例えば居酒屋の、例えばたこ焼き屋の、接客業の人がこんな自分にも屈託ゼロの笑みを投げかけてくれる事に軽く感動させられる毎日です。もったいない、もったいない。

そんな自分が接客を受ける機会が最も多いのはやはりコンビニでしょうか。
その店員さんが、最近ほぼほぼ外国人です。
結構、褐色の肌をした人や、目鼻立ちの整ったエキゾチックな人も居て、華やかです。

先日、荷物の受け取り場所を、至近のコンビニに指定し、夜中に取りに行きました。
スマホに届いた「受け取り場所変更および納品完了メール」に記された12桁の番号を用意してコンビニへ赴きました。
店員さんに番号を告げると、まだ不慣れらしく、レジの操作方法で難渋し始め、どうやら夜中だったのでオーナーは不在らしく、外国人店員さん2人でズーッと悩んでいます。
「なんか、レジに打ち込んだらいけるんじゃないスカ?」
「13桁は、入れられるんですけど、12桁は入らないんですよ」
「ちょっと、店長に電話で聞いてみます」
みたいなやりとりで、1人の店員さんが奥に引っ込んで行きました。

かくいうコチラも特に急いでいる訳でもなく、残された店員さんと2人レジを挟んで残されました。店員さんの名札を見ると『カルマ』とカタカナで書かれてありました。

「カルマさんって言うんですか?いい名前ですね?」
「そうですか?そんな事ないです」
「お国はどちらですか?」
「パキスタンです」
「何年目ですか?日本来て」
「まだー、3ヶ月くらいです」
「スゲー、もうこんなに話せるんですね」
「向こうにいる頃から勉強してましたよ」
「カルマは日本語で『業』ですよ」
「『ゴウ』?どういう意味ですか?」
「なんだろう、背負う運命みたいな事かな、仕方なくその人が持ってしまっているモノ?」
「ちょっと、難しいですね」
「そうですね。僕も良くわかってません」

とか会話していたら、なんとか荷物受け取り問題が解決しました。
店長から方法を聴取してきたもう1人の店員さんが、ようようレジを操作してくれて荷物を受け取ることが出来ました。

「ごめんなさい。お時間ちょうだいしてすみません!」
「いや、問題ないです、ありがとう」
「私は『ゴウ』ですね」
「ああ、そう。カルマさんは、ゴウさんです」
「なんの話ですか?」
「背負わされた運命の話です、いい名前です。カルマさん」

異国の地に来て、母国語では無い言葉で、接客をして、相当煩雑になったコンビニの仕事をこなすとか、僕から見ると相当に見上げるような尊敬の対象です。
昨年あたりから、もちろん店内の混雑時は避けて、外国籍の店員さんを見かけたら
「お国はどちらですか?」
と尋ねる事にしています。ネパールとかベネズエラとか様々です。図らずも、この国の功利主義と労働力不足の果てに、コンビニが多国籍化しています。
申し訳ない面が強いけれど、なかなか面白いとも思います。こんなに身近に、多くの国籍を異にした人たちがいる、というのは。

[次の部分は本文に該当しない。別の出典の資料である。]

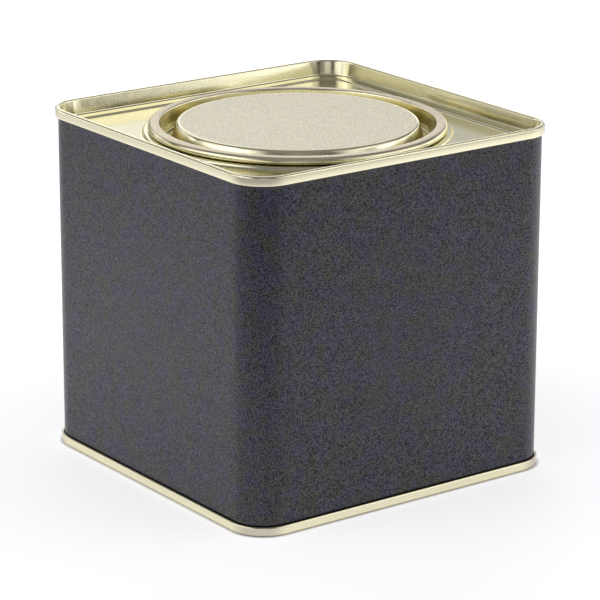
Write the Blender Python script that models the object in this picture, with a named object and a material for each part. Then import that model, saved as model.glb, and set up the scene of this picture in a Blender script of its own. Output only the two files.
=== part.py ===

時々「お国はどちらですか?」が通じなくって「ふぇやあーゆーふろん」と言い換えたら余計通じなくって、申し訳ないんですが、コレは続けていこうと思ってます。
店員が外国人じゃなかったら、こんなコミュニケーションなんてコンビニで作ろうとは考えなかった。けっこう、面白いと思うのです。